I respectfully disagree. Baptism is a physical act that can’t be undone, a sacrament that can’t be taken back. But affirming my baptismal vows is a choice. A particular confirmation may well be sacramental. The second time I did it, it certainly felt that way to me. But I don’t see that getting a 12-year-old to say she believes in the holy catholic Church, the communion of saints, the forgiveness of sins, the resurrection of the body, and the life everlasting puts her in a state that she can’t rectify when she’s 17, and then rectify again when she’s 46, if she so chooses.

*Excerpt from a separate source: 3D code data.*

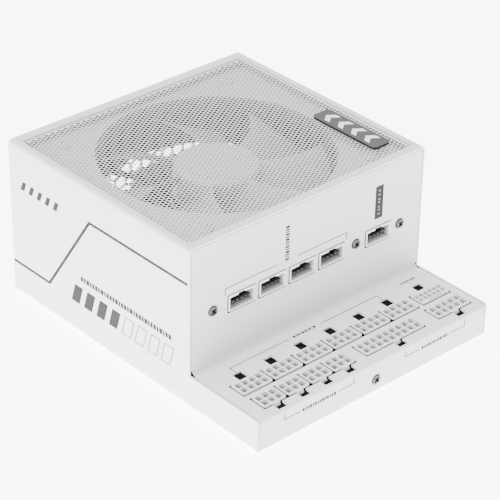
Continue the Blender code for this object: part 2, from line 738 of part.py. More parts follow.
def make_inlet():
    """The three-pole mains inlet, held from inside by its flange, and its three blades."""
    width, height = INLET_BODY
    front = REAR - 20 * MM
    shape = bmesh.new()
    half_x, half_z = width / 2, height / 2
    add_block(shape, (INLET_X - half_x, front, INLET_Z - half_z), (INLET_X + half_x, REAR + 0.6 * MM, INLET_Z + half_z))
    made = place("mains_inlet", shape, BLACK_PLASTIC)
    flange = bmesh.new()
    rim = 1.9 * MM
    low = (INLET_X - half_x - rim, INLET_Z - half_z - rim)
    high = (INLET_X + half_x + rim, INLET_Z + half_z + rim)
    add_prism(flange, rounded_rectangle(low, high, 2 * MM, 3), "y", FLANGE_FACE - 1.6 * MM, FLANGE_FACE)
    join(made, flange)
    hollow = bmesh.new()
    a, b = 12.0 * MM, 8.0 * MM
    chamfer = 4.6 * MM
    outline = [
        (INLET_X - a, INLET_Z - b), (INLET_X + a, INLET_Z - b), (INLET_X + a, INLET_Z + b - chamfer),
        (INLET_X + a - chamfer, INLET_Z + b), (INLET_X - a + chamfer, INLET_Z + b),
        (INLET_X - a, INLET_Z + b - chamfer),
    ]
    add_prism(hollow, outline, "y", REAR - 15.5 * MM, REAR + 3 * MM)
    cut(made, hollow)
    blades = (("live", -7 * MM, -2 * MM), ("neutral", 7 * MM, -2 * MM), ("earth", 0.0, 2 * MM))
    slots = bmesh.new()
    for _, dx, dz in blades:
        x, z = INLET_X + dx, INLET_Z + dz
        add_block(slots, (x - 1.3 * MM, front - 1 * MM, z - 2.3 * MM), (x + 1.3 * MM, REAR - 12 * MM, z + 2.3 * MM))
    cut(made, slots)
    for name, dx, dz in blades:
        x, z = INLET_X + dx, INLET_Z + dz
        blade = bmesh.new()
        add_block(blade, (x - 1 * MM, front - 5 * MM, z - 2 * MM), (x + 1 * MM, REAR - 0.8 * MM, z + 2 * MM))
        place(f"inlet_pin_{name}", blade, BRASS)


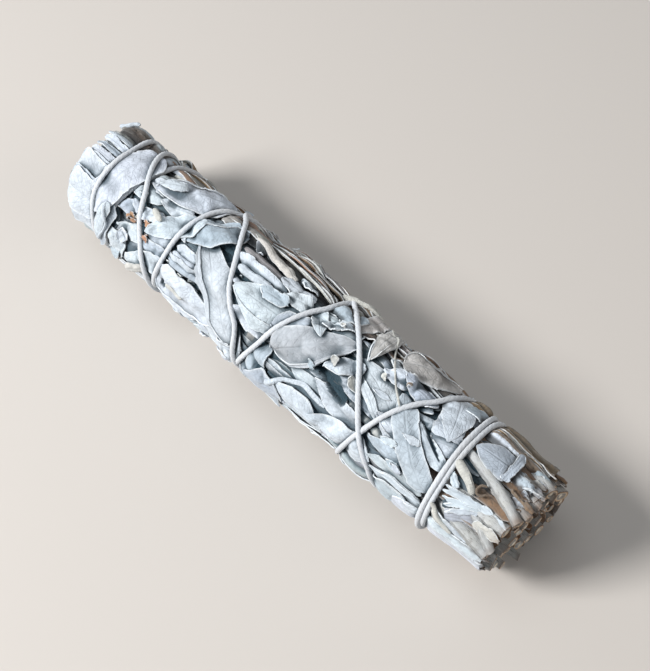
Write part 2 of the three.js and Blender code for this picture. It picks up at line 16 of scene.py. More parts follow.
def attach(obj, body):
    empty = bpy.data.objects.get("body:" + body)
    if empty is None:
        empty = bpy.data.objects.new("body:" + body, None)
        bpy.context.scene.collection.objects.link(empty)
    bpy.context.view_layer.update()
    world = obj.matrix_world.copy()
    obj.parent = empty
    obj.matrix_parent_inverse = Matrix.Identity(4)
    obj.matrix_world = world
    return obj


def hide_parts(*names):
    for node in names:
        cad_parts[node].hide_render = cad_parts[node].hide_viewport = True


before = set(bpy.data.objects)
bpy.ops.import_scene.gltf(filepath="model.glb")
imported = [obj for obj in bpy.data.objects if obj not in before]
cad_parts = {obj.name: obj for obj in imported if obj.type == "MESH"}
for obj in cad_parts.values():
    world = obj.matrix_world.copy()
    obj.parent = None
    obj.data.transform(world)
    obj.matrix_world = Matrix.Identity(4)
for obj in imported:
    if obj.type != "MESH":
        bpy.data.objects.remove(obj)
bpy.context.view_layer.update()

MM = 0.001
AXIS = np.array([0.25, -0.03, 19.53])  # the middle of the roll, in mm

# %% [markdown]
# ## Camera, floor and light
# The camera looks down on the roll from the side of its cut stems. One broad soft light stands low in front
# of the roll's long side, as a window does, and a pale sky fills the shadows. The floor is plain.

# %% Camera
AZIMUTH, ELEVATION, DISTANCE = math.radians(45.63), math.radians(56.09), 409.66
AIM_ALONG, AIM_RIGHT, AIM_UP = 3.5, 4.13, 2.85  # where it looks, in mm from the middle of the roll
FILM_WIDTH = 36
FOCAL_PIXELS, LONG_SIDE_PIXELS = 1400, 671  # the lens, measured on the longer side of the image
level = math.cos(ELEVATION)
back = np.array([math.sin(AZIMUTH) * level, -math.cos(AZIMUTH) * level, math.sin(ELEVATION)])
right = np.array([math.cos(AZIMUTH), math.sin(AZIMUTH), 0.0])
above = np.cross(back, right)
aim = AXIS + np.array([AIM_ALONG, 0, 0]) + right * AIM_RIGHT + above * AIM_UP
camera = bpy.data.objects.new("camera", bpy.data.cameras.new("camera"))
bpy.context.scene.collection.objects.link(camera)
camera.data.sensor_width = FILM_WIDTH
camera.data.lens = FILM_WIDTH * FOCAL_PIXELS / LONG_SIDE_PIXELS
camera.data.clip_start = 0.01
camera.location = (aim + back * DISTANCE) * MM
camera.rotation_euler = Matrix((right, above, back)).transposed().to_euler()
bpy.context.scene.camera = camera
print("camera at", [round(c, 4) for c in camera.location])

# %% Floor and light
FLOOR_WIDTH, FLOOR_COLOUR, FLOOR_ROUGHNESS = 30, (0.62, 0.58, 0.54, 1), 0.8
SKY_COLOUR, SKY_STRENGTH = (0.82, 0.91, 1.0, 1), 0.20
LIT_PLACE = Vector((0, 0, 0.02))

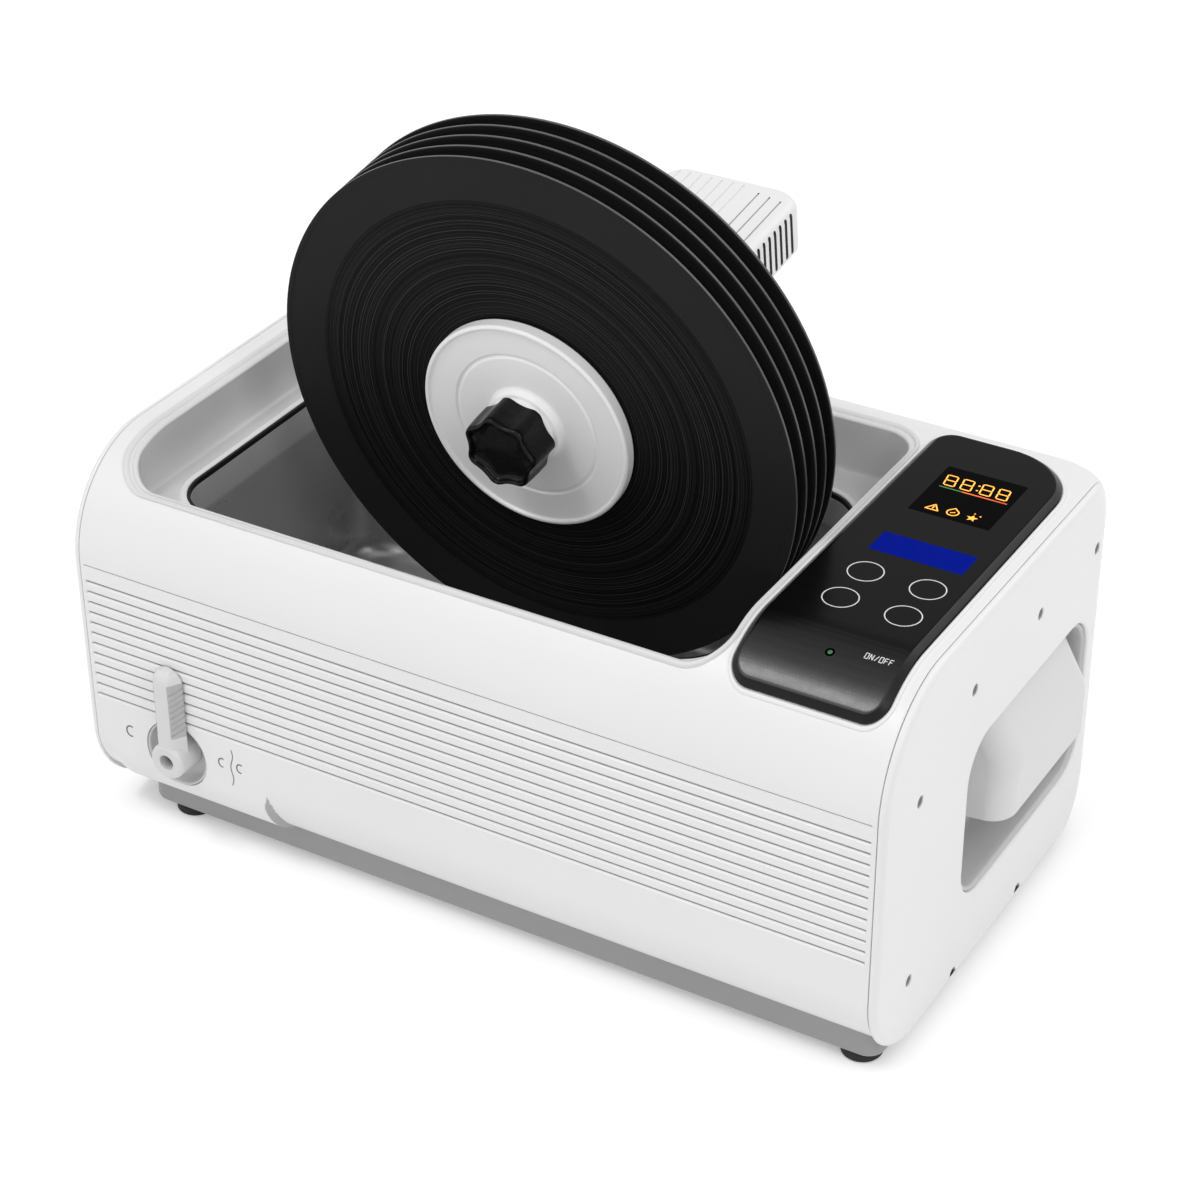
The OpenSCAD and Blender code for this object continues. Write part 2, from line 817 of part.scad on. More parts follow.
module board_transformer() {
    color([0.8, 0.65, 0.2]) place() translate([board_x0 + 4, board_y0 + 12, board_z + board_t])
        difference() {
            cube([34, 44, 36]);
            translate([8, 12, 26]) cube([18, 20, 12]);
        }
}

module board_heatsink() {
    color([0.7, 0.7, 0.72]) place() translate([board_x0 + 4, board_y0 + 70, board_z + board_t])
        difference() {
            cube([34, 80, 36]);
            for (i = [0 : 7]) translate([-1, 4 + i * 9.4, 6]) cube([36, 6, 32]);
        }
}

// A panel that follows the casing's top and front curve
module fascia_plate(rise, sink) {
    intersection() {
        along_x(fascia_x0 - 1, fascia_x1 + 1) difference() {
            rounded(-rise, case_d, shell_z, case_h + rise,
                [bottom_r, bottom_r, rear_top_r, front_top_r + rise]);
            side_outline(sink);
        }
        translate([0, 0, case_h / 2]) linear_extrude(case_h)
            rounded(fascia_x0, fascia_x1, fascia_y0, fascia_y1, [12, 11, 40, 13]);
    }
}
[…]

My second confirmation didn’t pass without incident. Ten years ago, my parish of St. Paul's didn’t have a space big enough for the whole congregation to be present at one service. So our rector at the time, Jim Phinney, arranged for the service to be held at the local Roman Catholic church. It seemed like a nice, friendly ecumenical gesture on both sides.

Then a few members of the Catholic parish found out that my confirmation class included two lapsed Catholics who were being “received” into the Episcopal Church. (They’d each been confirmed in the Catholic church when they were kids, just like I was in the E.U.B. church. Since the Episcopal Church recognizes Catholic confirmation, they were being received rather than confirmed. I would have been received too if I’d seen my earlier confirmation as valid.)

The Catholic parishioners protested to their priest about giving shelter and sanction to this “apostasy” and even floated the idea of walking a picket line outside their church before and after the service. So, at the last minute, Jim called around and switched us to the local Lutheran church. The Lutherans had no problem with what we were doing.

Confirmations are conducted by bishops. Shortly before our service, the members of my confirmation class met with Bishop Vincent Warner, who had traveled to Port Townsend from the diocesan seat in Seattle. Bishop Warner asked each of us why we were there and what we thought we were doing. I explained about being raised in the E.U.B. church, leaving church, then returning when I felt an emptiness in my life that, surprisingly enough, organized religion seemed to help me address. I told him I was currently dividing my time between St. Paul’s Episcopal parish and the local Unitarian Universalist fellowship. (First and third Sundays Episcopal, second and fourth Unitarian.) He thought that was an interesting approach and hoped it worked out for me.

The two members of our class being received from the Roman Catholic church talked about what their faith meant to them and what drew them to practice that faith in the Episcopal Church. Some tears were shed.

At the close of the meeting, Bishop Warner told us that he’d soon be attending a gathering of one of the governing bodies of the Episcopal church. Might have been the diocesan convention, I don’t remember for sure. I do remember that the homosexuality issue consumed agendas and tore apart the fabric of unity at such meetings, even back then.

So I said to Bishop Warner, “May God go with you.” He looked right back at me and said, “And also with you.”

It was a nice moment.

Jim joined us, and the bishop commented to him, “You have an unusual class here.” Then we all moved toward the sanctuary of the Lutheran church.

During the ten years since the nice moment with the bishop, my attendance and activity in the church has waxed and waned and waxed again. I haven’t had the urge to take back my confirmation vows. If I did, it wouldn’t be by writing to the local parish vestry, who, I now realize, has little or nothing to do with the question. My relationship with God is between God and me, and through the years we’ll say to each other whatever needs to be said.